On top of that, at least six securities-firm analysts have slashed their price targets on the tech giant in the last two weeks, casting a shadow over the beaten down stock ahead of its first quarter earnings on May 5. A wave of results by e-commerce rivals including Amazon.com Inc., which is slated to report after the market closes Thursday, could also be pivotal to Shopify’s fortunes.
CIBC Capital Markets struck the latest blow on Thursday, slashing its target by 46% to a street low of $460 from $850 for Shopify shares trading in the U.S. The company faces slower traffic to its website as consumers move away from e-commerce, according to analyst Todd Coupland, who rates the stock neutral.
“While Shopify has often exceeded expectations since its 2015 IPO, the margin has been shrinking,” Coupland said in a note to clients.

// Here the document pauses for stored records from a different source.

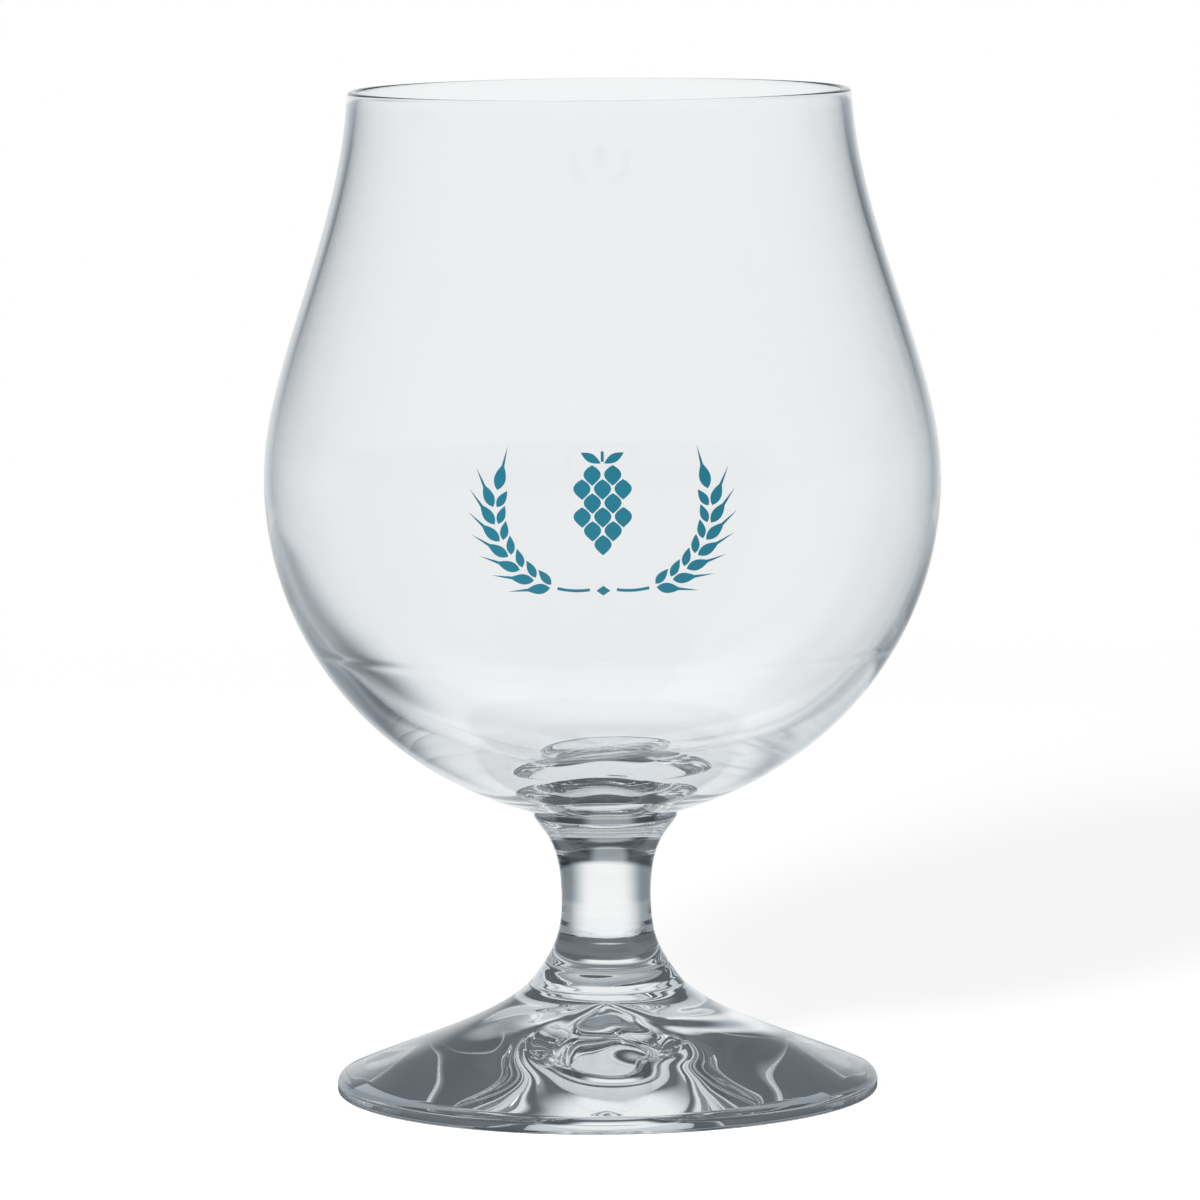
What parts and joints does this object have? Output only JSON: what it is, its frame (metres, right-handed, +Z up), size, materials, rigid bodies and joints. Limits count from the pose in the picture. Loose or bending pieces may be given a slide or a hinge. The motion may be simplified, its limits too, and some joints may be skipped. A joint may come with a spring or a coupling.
{
  "type": "beer glass",
  "caption": "Stemmed tulip beer glass: round bowl drawn in to a rounded rim, short solid stem, wide domed foot, small teal wreath printed on the front.",
  "frame": {"origin": "centre of the flat ring under the foot, on the surface the glass stands on", "axes": "+Z up along the glass's axis, from the foot to the rim; -Y is the front, which carries the print; +X is to the right seen from the front"},
  "size_m": [0.0996, 0.0997, 0.148],
  "materials": {
    "clear_glass": "fire-polished clear soda-lime glass",
    "fired_ink": "opaque teal ceramic ink, satin"
  },
  "bodies": {
    "root": {"foot": "clear_glass", "stem": "clear_glass", "bowl": "clear_glass", "barley_left": "fired_ink", "barley_right": "fired_ink", "hop_cone": "fired_ink", "lozenge": "fired_ink"}
  },
  "joints": []
}
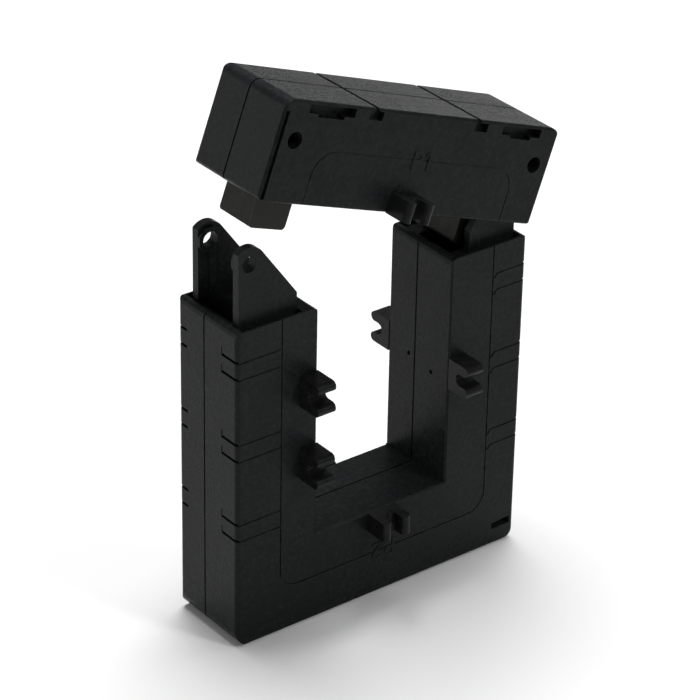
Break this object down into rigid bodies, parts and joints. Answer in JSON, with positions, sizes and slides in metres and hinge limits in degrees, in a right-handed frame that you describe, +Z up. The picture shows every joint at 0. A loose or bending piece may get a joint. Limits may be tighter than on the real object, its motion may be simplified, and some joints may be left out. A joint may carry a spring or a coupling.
{
  "type": "split-core current transformer",
  "caption": "Split-core current transformer: a U-shaped moulded body around a tall window, with its housed yoke swung up on one side, ears for locking screws and notched clips.",
  "frame": {"origin": "centre of the body's flat base", "axes": "+Z up through the window towards the yoke, -Y the marked front face, +X towards the hinge side"},
  "size_m": [0.124, 0.0514, 0.1866],
  "materials": {
    "shell_plastic": "fine satin moulding texture",
    "clip_plastic": "glossy moulding",
    "core_steel": "varnished lamination edges",
    "winding_wire": "enamelled copper",
    "bobbin_plastic": "matt",
    "lead_sleeve": "insulating sleeve",
    "lead_wire": "tinned wire",
    "carrier_plastic": "matt",
    "terminal_brass": "bright",
    "pin_steel": "turned and oiled"
  },
  "bodies": {
    "body": {"body_front_shell": "shell_plastic", "body_rear_shell": "shell_plastic", "lower_core": "core_steel", "bobbin_left": "bobbin_plastic", "bobbin_right": "bobbin_plastic", "winding_left": "winding_wire", "winding_right": "winding_wire", "link_lead": "lead_sleeve", "secondary_leads": "lead_wire", "terminal_carrier": "carrier_plastic", "terminal_pins": "terminal_brass", "clip_front_left_upper": "clip_plastic", "clip_front_left_lower": "clip_plastic", "clip_front_right": "clip_plastic", "clip_front_base": "clip_plastic", "clip_rear_left_upper": "clip_plastic", "clip_rear_left_lower": "clip_plastic", "clip_rear_right": "clip_plastic", "clip_rear_base": "clip_plastic"},
    "pins": {"hinge_pins": "pin_steel"},
    "yoke": {"yoke_front_shell": "shell_plastic", "yoke_rear_shell": "shell_plastic", "yoke_core": "core_steel", "clip_front_yoke": "clip_plastic", "clip_rear_yoke": "clip_plastic"}
  },
  "joints": [
    {"name": "yoke_swing", "type": "hinge", "parent": "body", "child": "pins", "pos_m": [0.0505, 0, 0.1342], "axis": [0, 1, 0], "range_deg": [-20.2, 9.8]},
    {"name": "yoke_lift", "type": "slide", "parent": "pins", "child": "yoke", "axis": [0.8453, 0, 0.5344], "range_m": [-0.0085, 0.0042]}
  ],
  "couplings": [
    {"joint": "yoke_lift", "follows": "yoke_swing", "m_per_rad": 0.023549}
  ]
}
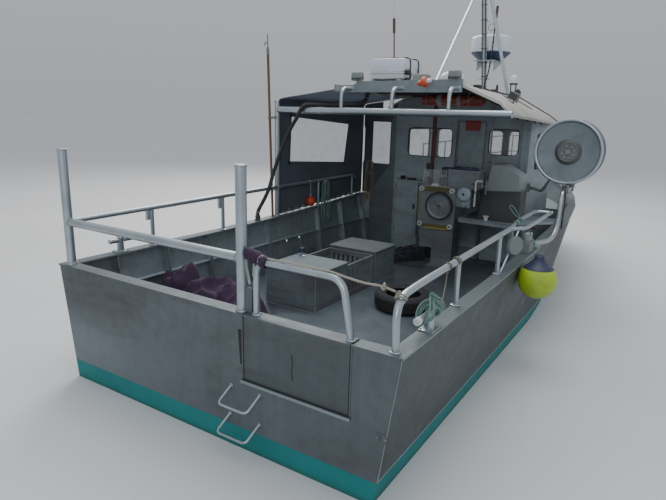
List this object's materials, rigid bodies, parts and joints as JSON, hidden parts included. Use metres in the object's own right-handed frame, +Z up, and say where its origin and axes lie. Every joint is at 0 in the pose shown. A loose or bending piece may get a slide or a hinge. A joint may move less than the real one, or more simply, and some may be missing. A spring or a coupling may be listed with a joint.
{
  "type": "aluminium inshore fishing boat",
  "caption": "Open-decked aluminium inshore fishing boat with a forward wheelhouse, canvas-sided shelter, line and net haulers, lift-out stern gate, rudder and propeller.",
  "frame": {"origin": "on the waterline, at the centre of the transom's outer face", "axes": "+Y forward to the bow, +X to starboard, +Z up"},
  "size_m": [3.711, 9.7631, 5.655],
  "materials": {
    "boot_top": "matt antifouling, weathered",
    "plate": "unpainted, oxidised and scuffed",
    "tube": "brushed, dull",
    "deck_plate": "five-bar tread, worn",
    "house_plate": "unpainted",
    "roof_paint": "matt, weathered",
    "canvas": "woven, coated",
    "clear_vinyl": "clear, slightly hazed",
    "window_glass": "clear",
    "dark_steel": "galvanised, dull",
    "bronze": "cast, tarnished",
    "red_paint": "satin, worn",
    "black_trim": "matt",
    "grey_cover": "matt, dirty",
    "white_gelcoat": "satin gloss",
    "orange_plastic": "faded",
    "lime_vinyl": "inflated vinyl, scuffed",
    "rubber": "worn",
    "green_rope": "laid polypropylene",
    "straw_rope": "laid, old",
    "purple_cloth": "fine mesh cloth, crumpled",
    "engine": "plain block"
  },
  "bodies": {
    "boat": {"hull": "boot_top", "engine_block": "engine", "main_deck": "deck_plate", "fore_body": "plate", "topside_port": "plate", "topside_starboard": "plate", "transom": "plate", "stern_gallows": "tube", "guard_rail_port": "tube", "guard_rail_starboard": "tube", "bow_pulpit": "tube", "canopy_frame": "tube", "roof": "roof_paint", "side_curtain": "canvas", "curtain_window": "clear_vinyl", "passage_screen": "house_plate", "house_aft_wall": "house_plate", "house_front_wall": "house_plate", "house_port_wall": "house_plate", "house_starboard_wall": "house_plate", "glass_aft_port": "window_glass", "glass_aft_starboard": "window_glass", "glass_front": "window_glass", "glass_port": "window_glass", "glass_starboard": "window_glass", "helm_console": "house_plate", "helm_seat": "black_trim", "aft_locker": "house_plate", "hauler_stand": "house_plate", "red_stanchion": "red_paint", "sorting_table": "plate", "sorter_hood": "grey_cover", "box_aft": "plate", "slatted_bin": "plate", "box_fore": "plate", "net_hauler_bracket": "dark_steel", "mast": "tube", "radome": "white_gelcoat", "liferaft": "white_gelcoat", "orange_float": "orange_plastic", "tyre_fender": "rubber", "purple_heap": "purple_cloth", "buoy_starboard": "lime_vinyl", "buoy_rope": "green_rope", "rope_hank_green": "green_rope", "rope_hank_straw": "straw_rope", "hose": "rubber"},
    "propeller": {"propeller": "bronze"},
    "rudder": {"rudder": "dark_steel"},
    "stern_gate": {"stern_gate": "plate"},
    "house_door": {"house_door": "house_plate"},
    "foredeck_hatch": {"foredeck_hatch": "plate"},
    "box_aft_lid": {"box_aft_lid": "plate"},
    "box_fore_lid": {"box_fore_lid": "plate"},
    "helm_wheel": {"helm_wheel": "dark_steel"},
    "hauler_disc": {"hauler_disc": "tube"},
    "hauler_sheave": {"hauler_sheave": "tube"},
    "net_hauler_drum": {"net_hauler_drum": "dark_steel"}
  },
  "joints": [
    {"name": "propeller_turn", "type": "hinge", "parent": "boat", "child": "propeller", "pos_m": [0, 0.7, -0.74], "axis": [0, 1, 0], "continuous": true},
    {"name": "rudder_turn", "type": "hinge", "parent": "boat", "child": "rudder", "pos_m": [0, 0.42, -0.74], "axis": [0, 0, 1], "range_deg": [-35, 35]},
    {"name": "stern_gate_lift", "type": "slide", "parent": "boat", "child": "stern_gate", "axis": [0, 0, 1], "range_m": [0, 0.5]},
    {"name": "house_door_swing", "type": "hinge", "parent": "boat", "child": "house_door", "pos_m": [0.394, 5.246, 1.39], "axis": [0, 0, -1], "range_deg": [0, 90]},
    {"name": "foredeck_hatch_lift", "type": "hinge", "parent": "boat", "child": "foredeck_hatch", "pos_m": [0, 7.728, 1.032], "axis": [-1, 0, 0], "range_deg": [0, 100]},
    {"name": "box_aft_lid_lift", "type": "hinge", "parent": "boat", "child": "box_aft_lid", "pos_m": [-0.87, 2.166, 0.7453], "axis": [0, -1, 0], "range_deg": [0, 100]},
    {"name": "box_fore_lid_lift", "type": "hinge", "parent": "boat", "child": "box_fore_lid", "pos_m": [-0.87, 3.405, 0.7323], "axis": [0, -1, 0], "range_deg": [0, 100]},
    {"name": "helm_turn", "type": "hinge", "parent": "boat", "child": "helm_wheel", "pos_m": [0.68, 6.18, 1.18], "axis": [0, 1, 0], "range_deg": [-525, 525]},
    {"name": "hauler_disc_turn", "type": "hinge", "parent": "boat", "child": "hauler_disc", "pos_m": [0.093, 4.374, 1.194], "axis": [0, 1, 0], "continuous": true},
    {"name": "hauler_sheave_turn", "type": "hinge", "parent": "boat", "child": "hauler_sheave", "pos_m": [0.42, 4.372, 1.38], "axis": [0, 1, 0], "continuous": true},
    {"name": "net_hauler_turn", "type": "hinge", "parent": "boat", "child": "net_hauler_drum", "pos_m": [1.684, 4.2, 2.015], "axis": [0, 1, 0], "continuous": true}
  ],
  "couplings": [
    {"joint": "helm_turn", "follows": "rudder_turn", "ratio": 15}
  ]
}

His new price target for Shopify implies about a 10% upside to the current market price, but he still recommends investors wait for a more attractive entry point.
As e-commerce traffic slows, Shopify is building its own fulfillment network to compete with companies like Amazon — a move that could drag on earnings results, according to Citigroup.
“We still see more challenges ahead as Shopify faces extremely tough compares with a weakening consumer/macro environment,” Citi analyst Tyler Radke wrote this week, cutting the price target by about 40% and opening a “90-day negative catalyst watch” on the shares.
Analysts at RBC Capital Markets, Stifel Nicolaus, Roth Capital Partners and Piper Sandler also lowered their targets on Shopify. D.A. Davidson’s Tom Forte placed his target under review heading into earnings as Shopify ramps up spending, which could flatten adjusted Ebitda.
In an attempt to draw in retail investors, Shopify announced a plan on April 11 to split its stock. The shares closed higher on the day but have since tumbled to fresh multi-year lows.
Still, even amid the stock’s torrid decline, more than half of the analysts that cover Shopify are positive on the stock, with 29 analysts rating it as a buy, 17 with holds and just two sell-equivalent rankings, according to data compiled by Bloomberg.